Described below are the estimates and judgments as at the balance sheet date that carry a substantial risk of a material adjustment to the book value of assets and liabilities in the next financial year.
Business combinations
Corbion has a process in place to identify all assets and liabilities acquired, including intangible fixed assets. The judgments made in identifying all acquired assets, determining the estimated fair value assigned to each class of assets acquired and liabilities assumed, as well as asset lives, can materially impact the results of operations. Estimated fair values are based on information available around the acquisition date and on expectations and assumptions of anticipated discounted cash flows that have been assessed as reasonable by Corbion.
Goodwill impairment
Every year, Corbion tests the goodwill for impairment based on the higher of fair value less cost to sell and the value-in-use method. The value in use is calculated on the basis of estimates and judgments of the expected cash flows which are discounted on a WACC basis. For a description of the main estimates, valuation assumptions, and a sensitivity analysis of the applied assumptions see Note 12.

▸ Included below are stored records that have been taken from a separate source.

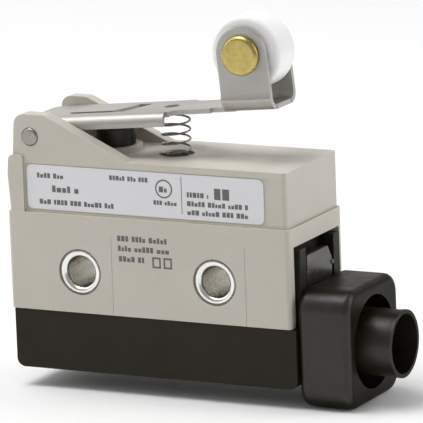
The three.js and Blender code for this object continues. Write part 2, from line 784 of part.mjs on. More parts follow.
const leverFrame = new THREE.Group();
leverFrame.position.set(PIVOT.x, MID, PIVOT.z);
leverFrame.rotation.y = -LEVER.rise;
assembly.add(leverFrame);
piece('lever', lever(), M.stainless, leverFrame);
piece('roller', roller(), M.nylon, leverFrame);
piece('roller_rivet', rollerRivet(), M.brass, leverFrame);

piece('hinge_pin', hingePin(), M.stainless);
piece('return_spring', returnSpring(), M.stainless);
piece('plunger_cap', plungerCap(), M.rubber);
piece('plunger', plunger(), M.acetal);
piece('pusher', pusher(), M.acetal);
piece('overtravel_spring', overtravelSpring(), M.stainless);

piece('switch_base', switchBase(), M.phenolic);
piece('switch_lid', switchLid(), M.phenolic);
piece('switch_pin', switchPin(), M.acetal);
piece('snap_blade', snapBlade(), M.brass);
piece('moving_contact', movingContact(), M.silver);
piece('contact_nc', contactDisc(8.0, 8.45), M.silver);
piece('contact_no', contactDisc(4.75, 5.15), M.silver);
piece('terminal_com', terminal('com', 6.7), M.brass);
piece('terminal_no', terminal('no', 4.7, { x0: LEG_X.no[0], x1: 18.9, z0: 4.3, z1: 4.7 }), M.brass);
piece('terminal_nc', terminal('nc', 9.1, { x0: 15.0, x1: LEG_X.nc[1], z0: 8.5, z1: 9.1 }), M.brass);
for (const [name, x] of Object.entries(TERMINAL_X)) {
  piece(`terminal_washer_${name}`, terminalWasher(x), M.tinned);
  piece(`terminal_screw_${name}`, terminalScrew(x), M.tinned);
}

export default assembly;
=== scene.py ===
"""Looks of the limit switch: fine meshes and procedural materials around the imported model."""

import json
import math
import random

import bmesh
import bpy
from mathutils import Matrix, Vector


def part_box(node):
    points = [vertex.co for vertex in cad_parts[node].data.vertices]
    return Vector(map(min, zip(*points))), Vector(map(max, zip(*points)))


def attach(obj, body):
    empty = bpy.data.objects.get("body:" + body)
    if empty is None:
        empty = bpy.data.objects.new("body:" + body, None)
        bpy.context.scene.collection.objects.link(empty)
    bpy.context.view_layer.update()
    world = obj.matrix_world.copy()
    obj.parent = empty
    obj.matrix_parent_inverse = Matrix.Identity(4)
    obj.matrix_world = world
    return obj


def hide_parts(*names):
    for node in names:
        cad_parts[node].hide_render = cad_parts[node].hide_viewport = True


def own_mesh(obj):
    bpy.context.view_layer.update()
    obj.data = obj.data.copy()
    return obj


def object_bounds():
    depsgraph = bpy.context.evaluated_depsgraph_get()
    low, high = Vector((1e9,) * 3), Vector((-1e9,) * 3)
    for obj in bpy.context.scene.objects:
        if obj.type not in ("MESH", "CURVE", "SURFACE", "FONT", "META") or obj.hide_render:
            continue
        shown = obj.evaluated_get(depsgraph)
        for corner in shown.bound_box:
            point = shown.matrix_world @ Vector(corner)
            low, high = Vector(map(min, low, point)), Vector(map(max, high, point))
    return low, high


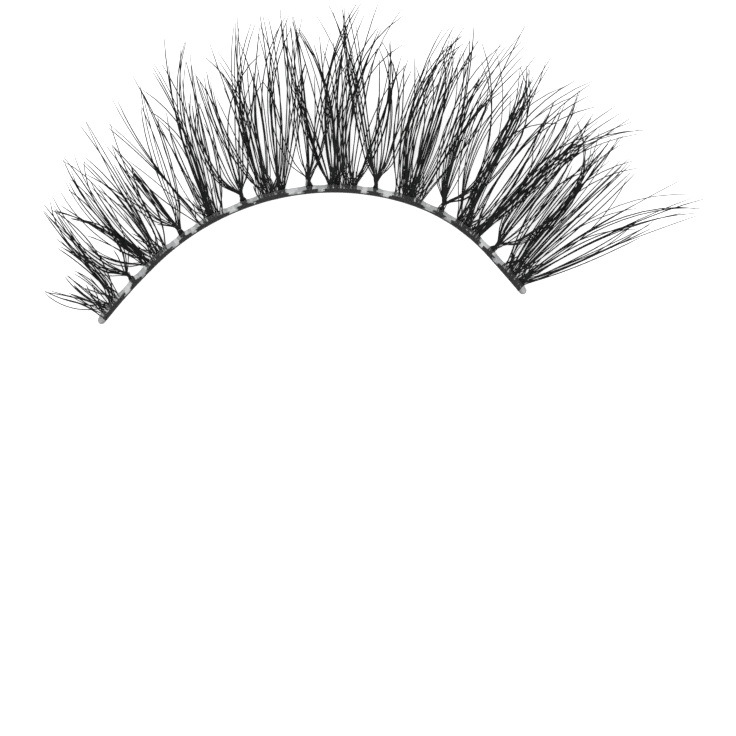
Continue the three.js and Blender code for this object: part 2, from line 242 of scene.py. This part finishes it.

Valuation and impairment testing (in)tangible fixed assets
(In)tangible fixed assets are tested for sustained impairment if there is an indication of possible impairment. A key factor is the recoverable amount which is calculated on the basis of estimates and assumptions of anticipated discounted cash flows, on the one hand, and an estimate of the fair value less cost to sell, on the other. For more information on impairments see Notes 10 and 12.

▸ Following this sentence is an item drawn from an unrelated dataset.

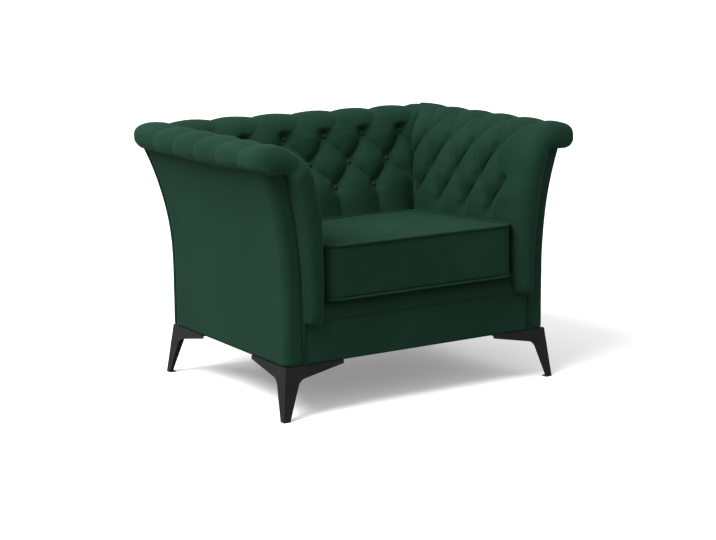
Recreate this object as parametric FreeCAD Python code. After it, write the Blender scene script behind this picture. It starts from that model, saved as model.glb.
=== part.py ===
import FreeCAD
import Part
import math
import os

# Chesterfield armchair in millimetres.
# X runs across the chair, +Y to the rear, +Z up. The floor is at zero height.
# Pieces are set out from the front face of the base, and moved back at the end
# so that the origin lies on the floor under the middle of the chair.

# Base and outer covers
base_width = 906.0
base_depth = 670.0
leg_height = 150.0
cover_thickness = 4.0
cover_play = 0.3
front_corner_radius = 35.0
rear_corner_radius = 18.0

# Heights above the underside of the base
border_height = 120.0
piping_flare_rise = 150.0
back_flare_rise = 150.0
arm_flare_rise = 210.0
deck_front_rise = 175.0
neck_rise = 550.0

# Flare of the outer arms and the outer back, up to the neck under the roll
arm_neck_flare = 59.0
back_neck_flare = 72.0
flare_steps = 5

# Piping on the arm fronts, set in from the side of the base
front_strip_width = 60.0
piping_diameter = 9.0
piping_flare = 48.0
piping_below_neck = 16.0
piping_turn_radius = 14.0

# Rolled top
roll_core_radius = 30.0
roll_above_neck = 28.0
roll_hump = 12.0
roll_corner_radius = 140.0
arm_roll_past_neck = 3.0
arm_roll_span = 50.0
arm_roll_start_angle = 135.0
arm_roll_end_angle = -80.0
back_roll_before_neck = 12.0
back_roll_span = 58.0
back_roll_start_angle = 160.0
back_roll_end_angle = -60.0
roll_side_angles = (40.0, -5.0)
roll_fade_start = 10.0
roll_fade_length = 60.0
corner_swell = 10.0
corner_end_swell = 5.0
corner_turns = (0.0, 22.0, 45.0, 68.0, 90.0)

# Tufted pads: rows of buttons from the lowest to the highest.
# Each row gives how far it lies outside the seat edge, how far below the neck, and its puff.
arm_base_thickness = 119.0
back_base_thickness = 150.0
arm_rows = ((18.0, 200.0, 18.0), (34.0, 105.0, 21.0), (62.0, 10.0, 22.0))
back_rows = ((47.0, 160.0, 26.0), (83.0, 88.0, 27.0), (115.0, 7.0, 25.0))
arm_tuft_pitch = 126.0
arm_first_tuft = 144.0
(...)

Pension and early-retirement schemes
Actuarial calculations are used to determine provisions for group personnel arrangements and net receivables or obligations from group pension plans. These calculations use assumptions in respect of future developments in salary, mortality, staff turnover, return on investments et cetera. Changes to these estimates and assumptions can lead to actuarial gains and losses which are recognized in the consolidated statement of comprehensive income. For more information on the applied assumptions see Note 20.
Taxes
Corbion is subject to various tax systems across the world. Estimates and judgments are used to determine the tax items in the financial statements. Interpretation differences in tax liabilities are also taken into account.
Pillar Two legislation has been enacted or substantively enacted in certain jurisdictions Corbion operates. The legislation will be effective for the Corbion’s financial year beginning 1 January 2024. Corbion is in scope of the enacted or substantively enacted legislation and has performed an assessment of Corbion’s potential exposure to Pillar Two income taxes. The assessment of the potential exposure to Pillar Two income taxes is based on the most recent tax filings, country-by-country reporting and financial statements for the constituent entities in Corbion. Based on the assessment, the Pillar Two effective tax rates in most of the jurisdictions in which Corbion operates are above 15%. However, there are a limited number of jurisdictions where the transitional safe harbor relief does not apply and the Pillar Two effective tax rate is close to 15%. Corbion does not expect a material exposure to Pillar Two income taxes in those jurisdictions and no deferred taxes will be recognized.